→ **Objective**: Write out every entry word for word.
══ Dataset content
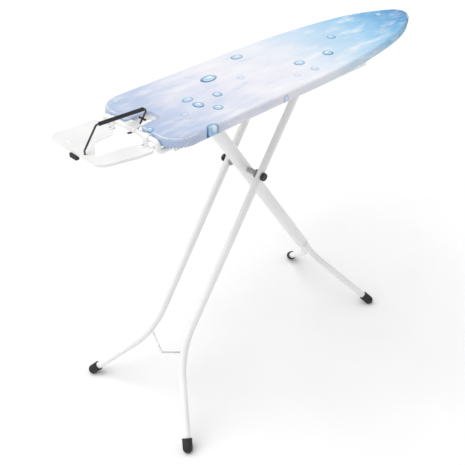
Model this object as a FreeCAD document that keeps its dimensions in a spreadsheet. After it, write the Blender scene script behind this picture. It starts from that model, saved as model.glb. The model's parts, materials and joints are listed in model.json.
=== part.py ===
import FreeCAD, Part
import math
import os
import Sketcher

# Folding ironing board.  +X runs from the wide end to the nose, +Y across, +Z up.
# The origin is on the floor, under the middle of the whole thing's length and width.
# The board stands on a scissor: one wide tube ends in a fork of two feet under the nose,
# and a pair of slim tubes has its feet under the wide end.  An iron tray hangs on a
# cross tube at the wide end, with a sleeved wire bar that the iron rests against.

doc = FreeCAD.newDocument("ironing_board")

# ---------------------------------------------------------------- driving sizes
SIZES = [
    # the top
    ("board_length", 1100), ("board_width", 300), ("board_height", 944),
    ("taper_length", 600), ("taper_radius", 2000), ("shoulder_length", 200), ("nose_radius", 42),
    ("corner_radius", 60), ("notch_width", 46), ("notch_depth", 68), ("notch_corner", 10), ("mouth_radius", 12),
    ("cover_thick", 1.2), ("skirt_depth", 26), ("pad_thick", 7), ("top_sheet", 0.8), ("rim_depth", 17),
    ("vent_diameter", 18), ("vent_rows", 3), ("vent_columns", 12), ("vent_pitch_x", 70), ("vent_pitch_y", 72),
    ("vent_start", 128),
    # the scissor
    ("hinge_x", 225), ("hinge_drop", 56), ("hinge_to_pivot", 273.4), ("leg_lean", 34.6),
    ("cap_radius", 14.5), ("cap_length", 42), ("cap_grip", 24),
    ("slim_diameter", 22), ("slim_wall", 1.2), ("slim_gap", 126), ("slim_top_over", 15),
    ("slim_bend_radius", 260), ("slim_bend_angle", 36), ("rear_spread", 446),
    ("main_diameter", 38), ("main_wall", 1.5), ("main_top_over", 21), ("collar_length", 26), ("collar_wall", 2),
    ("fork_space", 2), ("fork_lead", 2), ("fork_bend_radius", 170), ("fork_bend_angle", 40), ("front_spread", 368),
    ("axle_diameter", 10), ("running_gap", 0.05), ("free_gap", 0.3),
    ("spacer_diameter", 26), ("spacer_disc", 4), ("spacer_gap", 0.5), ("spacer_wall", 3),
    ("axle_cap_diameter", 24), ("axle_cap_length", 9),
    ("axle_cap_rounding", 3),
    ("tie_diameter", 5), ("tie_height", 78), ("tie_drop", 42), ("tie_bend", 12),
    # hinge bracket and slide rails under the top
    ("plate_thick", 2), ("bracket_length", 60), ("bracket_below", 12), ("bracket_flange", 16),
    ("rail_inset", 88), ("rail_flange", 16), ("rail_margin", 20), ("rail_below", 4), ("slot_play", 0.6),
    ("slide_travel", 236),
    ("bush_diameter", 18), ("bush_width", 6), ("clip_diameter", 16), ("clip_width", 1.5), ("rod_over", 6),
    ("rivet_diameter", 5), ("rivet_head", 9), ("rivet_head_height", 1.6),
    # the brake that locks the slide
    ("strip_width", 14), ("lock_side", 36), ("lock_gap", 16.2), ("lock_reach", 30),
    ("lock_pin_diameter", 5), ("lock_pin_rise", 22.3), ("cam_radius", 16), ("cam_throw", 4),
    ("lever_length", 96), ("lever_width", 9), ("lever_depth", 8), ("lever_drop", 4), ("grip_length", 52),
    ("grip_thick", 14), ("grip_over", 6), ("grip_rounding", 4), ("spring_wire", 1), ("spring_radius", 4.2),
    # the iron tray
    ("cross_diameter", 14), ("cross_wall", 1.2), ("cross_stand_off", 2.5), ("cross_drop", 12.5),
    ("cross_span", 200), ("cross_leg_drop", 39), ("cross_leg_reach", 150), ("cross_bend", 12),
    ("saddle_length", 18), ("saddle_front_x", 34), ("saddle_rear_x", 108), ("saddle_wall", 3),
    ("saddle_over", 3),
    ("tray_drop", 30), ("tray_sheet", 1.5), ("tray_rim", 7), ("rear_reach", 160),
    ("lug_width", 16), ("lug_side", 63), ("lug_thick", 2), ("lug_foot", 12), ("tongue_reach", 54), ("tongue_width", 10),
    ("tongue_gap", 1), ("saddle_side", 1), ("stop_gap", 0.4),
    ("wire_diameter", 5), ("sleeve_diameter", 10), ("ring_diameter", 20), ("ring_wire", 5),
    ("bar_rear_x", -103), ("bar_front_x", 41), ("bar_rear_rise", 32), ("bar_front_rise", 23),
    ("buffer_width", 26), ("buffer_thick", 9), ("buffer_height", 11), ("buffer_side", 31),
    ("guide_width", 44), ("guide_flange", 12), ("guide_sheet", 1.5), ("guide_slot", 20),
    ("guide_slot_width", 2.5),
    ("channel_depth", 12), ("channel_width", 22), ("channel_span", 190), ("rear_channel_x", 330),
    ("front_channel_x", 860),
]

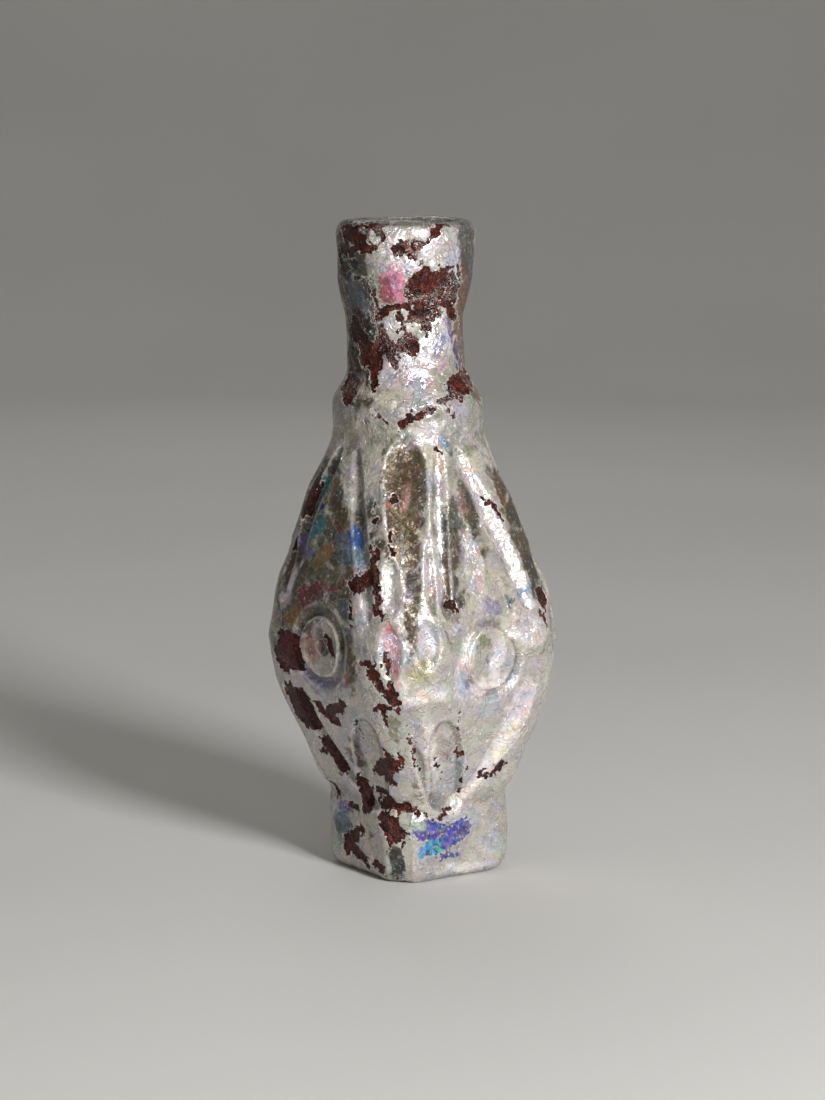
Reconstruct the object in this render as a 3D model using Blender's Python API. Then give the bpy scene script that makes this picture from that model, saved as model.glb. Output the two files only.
════
→ **Solution to this exercise**:
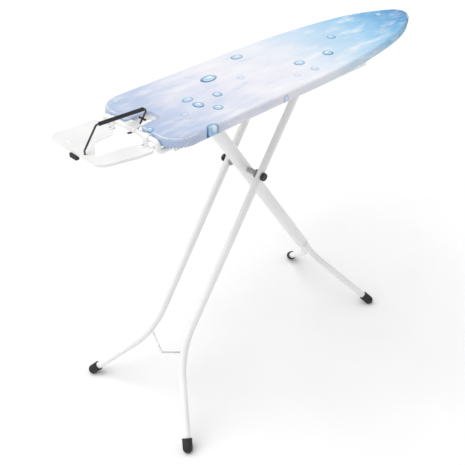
Model this object as a FreeCAD document that keeps its dimensions in a spreadsheet. After it, write the Blender scene script behind this picture. It starts from that model, saved as model.glb. The model's parts, materials and joints are listed in model.json.
=== part.py ===
import FreeCAD, Part
import math
import os
import Sketcher

# Folding ironing board.  +X runs from the wide end to the nose, +Y across, +Z up.
# The origin is on the floor, under the middle of the whole thing's length and width.
# The board stands on a scissor: one wide tube ends in a fork of two feet under the nose,
# and a pair of slim tubes has its feet under the wide end.  An iron tray hangs on a
# cross tube at the wide end, with a sleeved wire bar that the iron rests against.

doc = FreeCAD.newDocument("ironing_board")

# ---------------------------------------------------------------- driving sizes
SIZES = [
    # the top
    ("board_length", 1100), ("board_width", 300), ("board_height", 944),
    ("taper_length", 600), ("taper_radius", 2000), ("shoulder_length", 200), ("nose_radius", 42),
    ("corner_radius", 60), ("notch_width", 46), ("notch_depth", 68), ("notch_corner", 10), ("mouth_radius", 12),
    ("cover_thick", 1.2), ("skirt_depth", 26), ("pad_thick", 7), ("top_sheet", 0.8), ("rim_depth", 17),
    ("vent_diameter", 18), ("vent_rows", 3), ("vent_columns", 12), ("vent_pitch_x", 70), ("vent_pitch_y", 72),
    ("vent_start", 128),
    # the scissor
    ("hinge_x", 225), ("hinge_drop", 56), ("hinge_to_pivot", 273.4), ("leg_lean", 34.6),
    ("cap_radius", 14.5), ("cap_length", 42), ("cap_grip", 24),
    ("slim_diameter", 22), ("slim_wall", 1.2), ("slim_gap", 126), ("slim_top_over", 15),
    ("slim_bend_radius", 260), ("slim_bend_angle", 36), ("rear_spread", 446),
    ("main_diameter", 38), ("main_wall", 1.5), ("main_top_over", 21), ("collar_length", 26), ("collar_wall", 2),
    ("fork_space", 2), ("fork_lead", 2), ("fork_bend_radius", 170), ("fork_bend_angle", 40), ("front_spread", 368),
    ("axle_diameter", 10), ("running_gap", 0.05), ("free_gap", 0.3),
    ("spacer_diameter", 26), ("spacer_disc", 4), ("spacer_gap", 0.5), ("spacer_wall", 3),
    ("axle_cap_diameter", 24), ("axle_cap_length", 9),
    ("axle_cap_rounding", 3),
    ("tie_diameter", 5), ("tie_height", 78), ("tie_drop", 42), ("tie_bend", 12),
    # hinge bracket and slide rails under the top
    ("plate_thick", 2), ("bracket_length", 60), ("bracket_below", 12), ("bracket_flange", 16),
    ("rail_inset", 88), ("rail_flange", 16), ("rail_margin", 20), ("rail_below", 4), ("slot_play", 0.6),
    ("slide_travel", 236),
    ("bush_diameter", 18), ("bush_width", 6), ("clip_diameter", 16), ("clip_width", 1.5), ("rod_over", 6),
    ("rivet_diameter", 5), ("rivet_head", 9), ("rivet_head_height", 1.6),
    # the brake that locks the slide
    ("strip_width", 14), ("lock_side", 36), ("lock_gap", 16.2), ("lock_reach", 30),
    ("lock_pin_diameter", 5), ("lock_pin_rise", 22.3), ("cam_radius", 16), ("cam_throw", 4),
    ("lever_length", 96), ("lever_width", 9), ("lever_depth", 8), ("lever_drop", 4), ("grip_length", 52),
    ("grip_thick", 14), ("grip_over", 6), ("grip_rounding", 4), ("spring_wire", 1), ("spring_radius", 4.2),
    # the iron tray
    ("cross_diameter", 14), ("cross_wall", 1.2), ("cross_stand_off", 2.5), ("cross_drop", 12.5),
    ("cross_span", 200), ("cross_leg_drop", 39), ("cross_leg_reach", 150), ("cross_bend", 12),
    ("saddle_length", 18), ("saddle_front_x", 34), ("saddle_rear_x", 108), ("saddle_wall", 3),
    ("saddle_over", 3),
    ("tray_drop", 30), ("tray_sheet", 1.5), ("tray_rim", 7), ("rear_reach", 160),
    ("lug_width", 16), ("lug_side", 63), ("lug_thick", 2), ("lug_foot", 12), ("tongue_reach", 54), ("tongue_width", 10),
    ("tongue_gap", 1), ("saddle_side", 1), ("stop_gap", 0.4),
    ("wire_diameter", 5), ("sleeve_diameter", 10), ("ring_diameter", 20), ("ring_wire", 5),
    ("bar_rear_x", -103), ("bar_front_x", 41), ("bar_rear_rise", 32), ("bar_front_rise", 23),
    ("buffer_width", 26), ("buffer_thick", 9), ("buffer_height", 11), ("buffer_side", 31),
    ("guide_width", 44), ("guide_flange", 12), ("guide_sheet", 1.5), ("guide_slot", 20),
    ("guide_slot_width", 2.5),
    ("channel_depth", 12), ("channel_width", 22), ("channel_span", 190), ("rear_channel_x", 330),
    ("front_channel_x", 860),
]

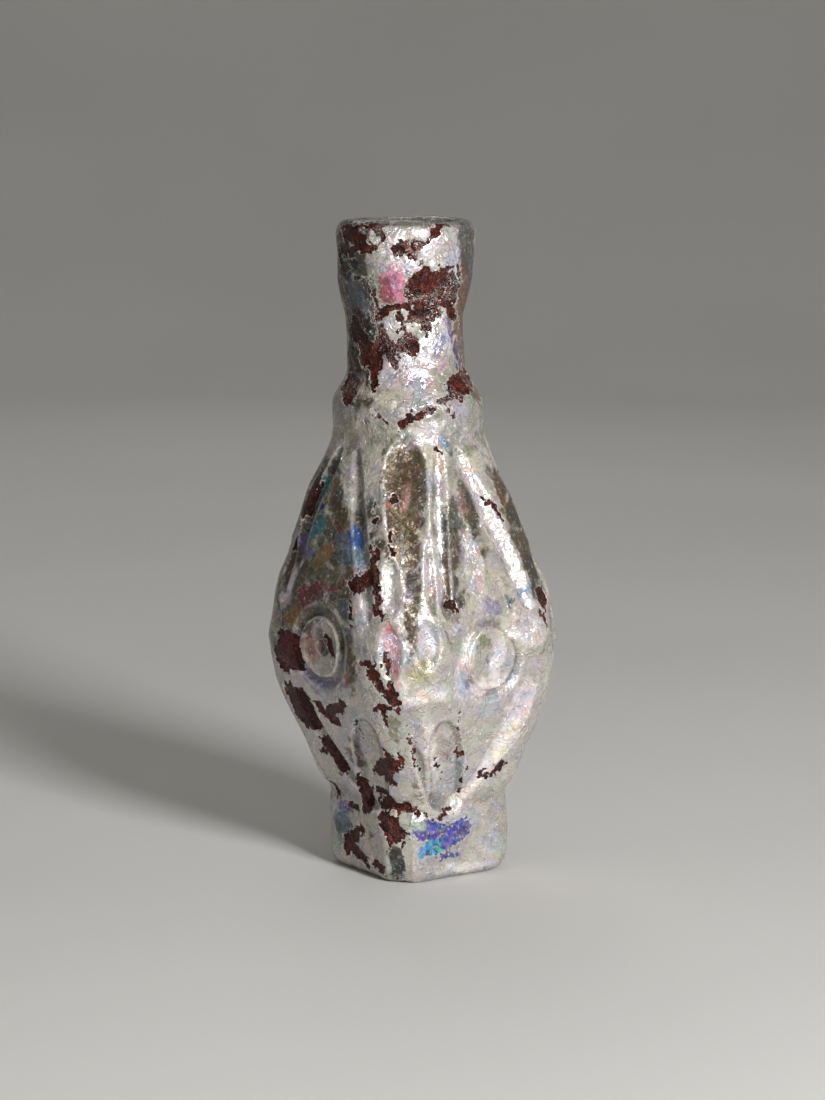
Reconstruct the object in this render as a 3D model using Blender's Python API. Then give the bpy scene script that makes this picture from that model, saved as model.glb. Output the two files only.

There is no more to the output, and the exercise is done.